Самуил вскочил словно спросонья.

– Что это было? – шептал он. – Сон или видение?

Он вынул из кармана спички и зажег свечу, стоявшую возле на столе. Ему тотчас бросился в глаза листок бумаги, положенный под подсвечником. Он взял его и, пораженный, прочитал слова, которые сейчас слышал.

Он опустил голову, в нем мгновенно созрела решимость. Мысль о самоубийстве была устранена навсегда, и горячая молитва вознеслась из его измученной души.

IV

С этого дня мало-помалу к Самуилу стало возвращаться спокойствие. Он смело глядел в будущее, готовый мужественно нести то, что его ожидало. Более мрачный, сосредоточенный, чем когда-либо, он снова взялся за дела, работая усерднее своих служащих, но образ его действий так изменился, что Леви недоумевающе покачивал головой и решил с Зильберштейном, тоже весьма недовольным, что голова банкира не в порядке и что его ожидает разорение.

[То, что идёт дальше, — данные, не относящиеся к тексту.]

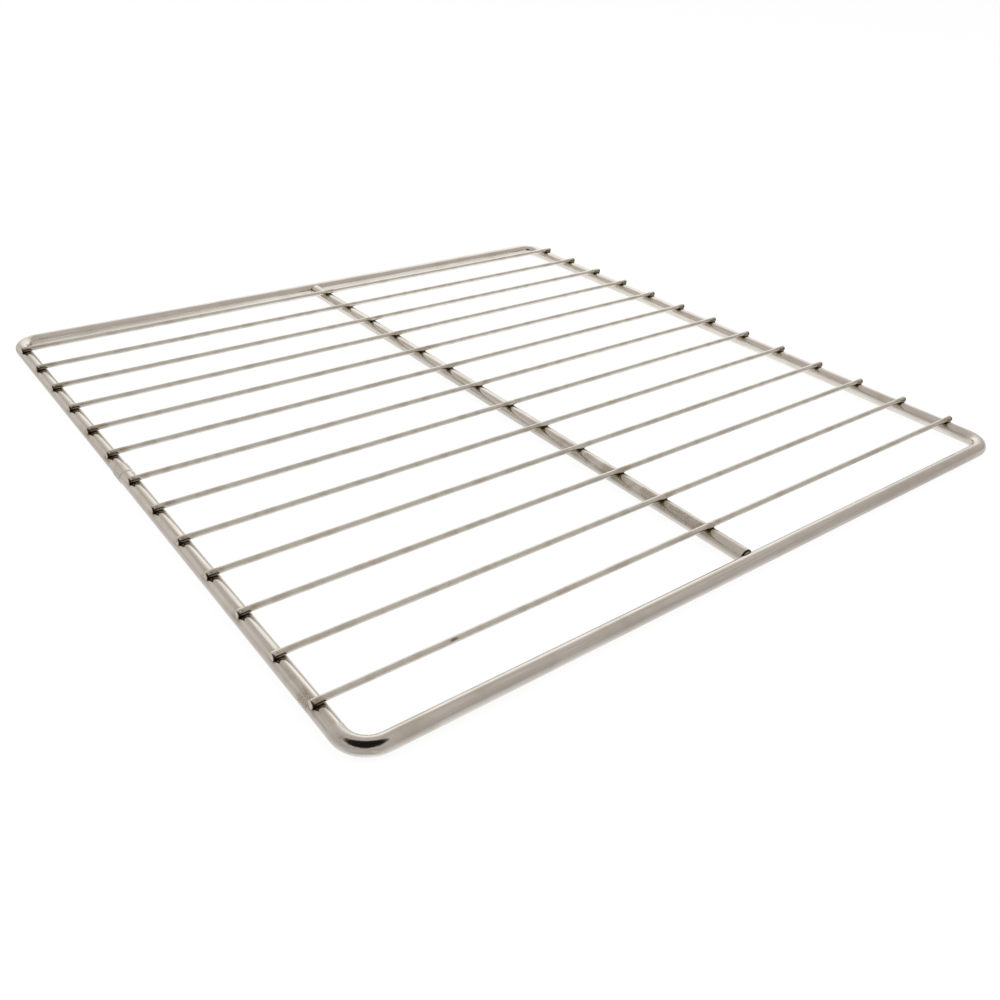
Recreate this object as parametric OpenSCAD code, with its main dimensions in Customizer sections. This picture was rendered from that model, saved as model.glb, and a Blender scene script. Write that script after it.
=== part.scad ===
// Wire rack for a fryer: a round-rod frame, a support rod across its middle and a row of
// thin cross wires, joined by resistance welds at every crossing.
// X runs along the cross wires, Y runs from the front rail to the back rail and Z is up.
// The origin is under the middle of the frame, on the plane that the rack rests on.

/* [Frame] */
// Outside width of the frame, along the cross wires
frame_width = 349.2; // [250:0.1:500]
// Outside depth of the frame, from front to back
frame_depth = 352.4; // [250:0.1:500]
// Diameter of the rod that the frame is bent from
frame_rod_d = 6.35; // [5:0.05:9]
// Radius of the four corner bends, to the middle of the rod
corner_bend_r = 10; // [8:0.5:16]

/* [Butt weld of the frame] */
// Number of the bay, counted from the back, that holds the weld on the left rail
butt_weld_bay = 6; // [1:1:7]
// Length of the thickened band along the rail
butt_weld_length = 8.4; // [4:0.1:12]
// Height of the band above the rod
butt_weld_rise = 0.3; // [0.1:0.05:0.6]
// Run of the slope that rises to the band at its front end
butt_weld_taper = 0.6; // [0.3:0.1:1.5]
// Depth of the seam line at the back end of the band
butt_seam_depth = 0.15; // [0.05:0.05:0.4]

/* [Support rod] */
// Diameter of the support rod
support_rod_d = 6.35; // [4:0.05:8]
// Depth that each end is forged into the rail it butts against
support_end_set_in = 0.4; // [0.1:0.05:1]
// Edge break around the flat-cut ends
support_end_chamfer = 0.3; // [0.1:0.05:0.8]

/* [Cross wires] */
// Number of cross wires
wire_count = 13; // [8:1:15]
// Diameter of a cross wire
wire_d = 2.4; // [1.6:0.05:3.2]
// Distance from the middle of the front rail to the middle of the first wire behind it
front_gap = 22; // [16:0.5:40]
// Distance from the middle of the back rail to the middle of the last wire before it
back_gap = 19.25; // [16:0.25:40]
// Length of wire past the middle of a side rail
wire_overhang = 2; // [1.8:0.1:3]
// Edge break around the sheared ends
wire_end_chamfer = 0.2; // [0.05:0.05:0.5]

/* [Crossing welds] */
// Depth that a wire is pressed down into a rod where they cross
weld_set_down = 0.3; // [0.1:0.05:0.6]
// Spread of the squeezed-out bead beyond each side of the wire
weld_bead_reach = 0.3; // [0.1:0.05:0.5]
// Height of the bead above the top of the rod
weld_bead_height = 0.6; // [0.3:0.05:0.8]
// Width of the sloping shoulder round the top of the bead
weld_bead_shoulder = 0.5; // [0.1:0.05:0.6]

/* [Hidden] */
$fn = 64;
plating_colour = [0.73, 0.70, 0.66];
frame_rod_r = frame_rod_d / 2;
support_rod_r = support_rod_d / 2;
wire_r = wire_d / 2;
rail_x = frame_width / 2 - frame_rod_r;
rail_y = frame_depth / 2 - frame_rod_r;
side_run = 2 * (rail_y - corner_bend_r);
end_run = 2 * (rail_x - corner_bend_r);
rod_top = frame_rod_d;
support_axis_z = rod_top - support_rod_r;
wire_axis_z = rod_top + wire_r - weld_set_down;
wire_pitch = (2 * rail_y - front_gap - back_gap) / (wire_count - 1);
wire_length = 2 * (rail_x + wire_overhang);
weld_bead_r = wire_r + weld_bead_reach;
butt_weld_seam_y = wire_y(butt_weld_bay) - (wire_pitch - butt_weld_length) / 2;

// Wires are numbered from the back rail to the front rail.
function wire_y(n) = rail_y - back_gap - (n - 1) * wire_pitch;
function wire_name(n) = str("cross_wire_", n < 10 ? "0" : "", n);

// A round bar along Y with its middle at the origin and an edge break at both ends
module bar_along_y(d, length, chamfer) {
    rotate([90, 0, 0])
        translate([0, 0, -length / 2])
            rotate_extrude()
                polygon([
                    [0, 0],
                    [d / 2 - chamfer, 0],
                    [d / 2, chamfer],
                    [d / 2, length - chamfer],
                    [d / 2 - chamfer, length],
                    [0, length]
                ]);
}

module straight_rail(length) {
    rotate([90, 0, 0])
        cylinder(h = length, r = frame_rod_r, center = true);
}

// The raised band of the butt weld, from its foot on the rod to the seam. It is ground off
// underneath, so that the rail still rests along its whole length.
module butt_weld_band() {
    foot = butt_weld_seam_y - butt_weld_length;
    intersection() {
        rotate([-90, 0, 0])
            rotate_extrude()
                polygon([
                    [0, foot - butt_weld_taper],
                    [frame_rod_r - butt_weld_rise, foot - butt_weld_taper],
                    [frame_rod_r + butt_weld_rise, foot + butt_weld_taper],
                    [frame_rod_r + butt_weld_rise, butt_weld_seam_y],
                    [0, butt_weld_seam_y]
                ]);
        translate([0, 0, frame_rod_d - frame_rod_r])
            cube([2 * frame_rod_d, 2 * side_run, 2 * frame_rod_d], center = true);
    }
}

// A ring with a sharp inner edge, which cuts the seam and slopes the end of the band
module butt_weld_groove() {
    reach = 2 * butt_weld_rise;
    rotate([-90, 0, 0])
        rotate_extrude()
            polygon([
                [frame_rod_r - butt_seam_depth, butt_weld_seam_y],
                [frame_rod_r + reach, butt_weld_seam_y - butt_seam_depth - reach],
                [frame_rod_r + reach, butt_weld_seam_y + butt_seam_depth + reach]
            ]);
}

module left_rail() {
    difference() {
        union() {
            straight_rail(side_run);
            butt_weld_band();
        }
        butt_weld_groove();
    }
}

module corner_bend() {
    rotate_extrude(angle = 90)
        translate([corner_bend_r, 0])
            circle(r = frame_rod_r);
}

module side_rails() {
    translate([-rail_x, 0, frame_rod_r])
        left_rail();
    translate([rail_x, 0, frame_rod_r])
        straight_rail(side_run);
}

module end_rails() {
    for (side = [-1, 1])
        translate([0, side * rail_y, frame_rod_r])
            rotate([0, 0, 90])
                straight_rail(end_run);
}

// One rod, bent to a rounded rectangle and butt welded end to end in the left rail
module perimeter_frame() {
    bend_x = rail_x - corner_bend_r;
    bend_y = rail_y - corner_bend_r;
    color(plating_colour) {
        side_rails();
        end_rails();
        for (corner = [[1, 1, 0], [-1, 1, 90], [-1, -1, 180], [1, -1, 270]])
            translate([corner[0] * bend_x, corner[1] * bend_y, frame_rod_r])
                rotate([0, 0, corner[2]])
                    corner_bend();
    }
}

module support_bar() {
    length = 2 * (rail_y - frame_rod_r + support_end_set_in);
    translate([0, 0, support_axis_z])
        bar_along_y(support_rod_d, length, support_end_chamfer);
}

// The support rod's flat ends bite into the front and back rails. Its top is level with
// the tops of the side rails, so the wires touch all three.
module center_support_rod() {
    color(plating_colour)
        difference() {
            support_bar();
            end_rails();
        }
}

// Metal squeezed out round a crossing: an upright wall with a sloping shoulder. Its foot
// reaches down to the middle of the rod, which is later cut away from it.
module weld_bead() {
    shoulder = min(weld_bead_shoulder, weld_bead_height);
    rotate_extrude()
        polygon([
            [0, -support_rod_r],
            [weld_bead_r, -support_rod_r],
            [weld_bead_r, weld_bead_height - shoulder],
            [weld_bead_r - shoulder, weld_bead_height],
            [0, weld_bead_height]
        ]);
}

// A sheared wire with a bead at each crossing, seated on the rods by a shallow saddle
module cross_wire(n) {
    color(plating_colour)
        difference() {
            translate([0, wire_y(n), 0])
                union() {
                    translate([0, 0, wire_axis_z])
                        rotate([0, 0, 90])
                            bar_along_y(wire_d, wire_length, wire_end_chamfer);
                    for (x = [-rail_x, 0, rail_x])
                        translate([x, 0, rod_top])
                            weld_bead();
                }
            side_rails();
            support_bar();
        }
}

perimeter_frame();
center_support_rod();
for (n = [1 : wire_count])
    cross_wire(n);
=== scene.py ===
from math import copysign, cos, pi, radians, sin, sqrt

import bpy
from bpy.props import FloatProperty, FloatVectorProperty, PointerProperty
from mathutils import Matrix, Vector


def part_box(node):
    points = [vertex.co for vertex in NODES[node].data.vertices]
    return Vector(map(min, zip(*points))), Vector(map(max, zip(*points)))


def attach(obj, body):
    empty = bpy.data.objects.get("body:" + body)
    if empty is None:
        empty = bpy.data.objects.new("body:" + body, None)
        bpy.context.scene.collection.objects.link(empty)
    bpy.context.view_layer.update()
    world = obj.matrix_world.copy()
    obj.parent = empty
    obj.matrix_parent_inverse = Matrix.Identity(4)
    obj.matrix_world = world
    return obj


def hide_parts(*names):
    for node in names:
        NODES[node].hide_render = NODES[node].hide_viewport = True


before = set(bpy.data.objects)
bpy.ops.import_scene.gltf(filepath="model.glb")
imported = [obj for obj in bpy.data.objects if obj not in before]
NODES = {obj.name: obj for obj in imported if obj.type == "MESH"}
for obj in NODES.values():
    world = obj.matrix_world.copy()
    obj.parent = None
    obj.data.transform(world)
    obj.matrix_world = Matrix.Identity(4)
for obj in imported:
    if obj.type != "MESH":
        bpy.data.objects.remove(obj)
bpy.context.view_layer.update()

bl_info = {
    "name": "Fryer wire rack",
    "version": (1, 0, 0),
    "blender": (4, 5, 0),
    "location": "3D View > Sidebar > Wire Rack",
    "description": "Plates the rods and wires of the fryer wire rack and sets the studio around it",
    "category": "Object",
}

# Sizes, in metres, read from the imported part
MM = 0.001
WIRES = sorted(name for name in NODES if name.startswith("cross_wire"))
ROD_R = (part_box("center_support_rod")[1].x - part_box("center_support_rod")[0].x) / 2
RAIL_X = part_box("perimeter_frame")[1].x - ROD_R
RAIL_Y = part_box("perimeter_frame")[1].y - ROD_R
WIRE_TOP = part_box(WIRES[0])[1].z
WIRE_END_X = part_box(WIRES[0])[1].x
WIRE_Y = {name: (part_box(name)[0].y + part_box(name)[1].y) / 2 for name in WIRES}
BACK_WIRE_Y = WIRE_Y[WIRES[0]]
FRONT_WIRE_Y = WIRE_Y[WIRES[-1]]
WIRE_PITCH = (BACK_WIRE_Y - FRONT_WIRE_Y) / (len(WIRES) - 1)
SUPPORT_END_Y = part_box("center_support_rod")[1].y

# The butt weld's band is all that stands proud of the left rail
PROUD_X = -RAIL_X - ROD_R - 0.05 * MM
WELD_BAND = [spot.co.y for spot in NODES["perimeter_frame"].data.vertices if spot.co.x < PROUD_X]

SMOOTH = {"interpolation_type": "SMOOTHSTEP"}


def linear(code):
    """The linear colour, with alpha, of an sRGB hex value."""
    parts = [int(code[i : i + 2], 16) / 255 for i in (1, 3, 5)]
    return [p / 12.92 if p <= 0.04045 else ((p + 0.055) / 1.055) ** 2.4 for p in parts] + [1.0]


def add(tree, kind, inputs=(), **settings):
    """Adds one node with its settings. An input takes a value, a socket, or a node for its first output."""
    made = tree.nodes.new("ShaderNode" + kind)
    for name, value in settings.items():
        setattr(made, name, value)
    for key, value in inputs.items() if isinstance(inputs, dict) else enumerate(inputs):
        if isinstance(value, bpy.types.Node):
            value = value.outputs[0]
        if isinstance(value, bpy.types.NodeSocket):
            tree.links.new(value, made.inputs[key])
        else:
            made.inputs[key].default_value = value
    return made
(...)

Из-за вынесенной нравственной борьбы Самуил отделил ребенка, так как ему тяжело было его видеть, но по мере того, как к нему возвращалось душевное спокойствие, в нем воскресла и сильная, страстная любовь к этому мальчику. Теперь он большую часть своего досуга посвящал ребенку, играл с ним, развивал его и учил.

Раввин, придя как-то к нему по делу, заметил, что пора было бы заняться религиозным воспитанием маленького Самуила.

– Ему скоро исполнится пять лет, а его никогда не водят в синагогу, – добавил он внушительно.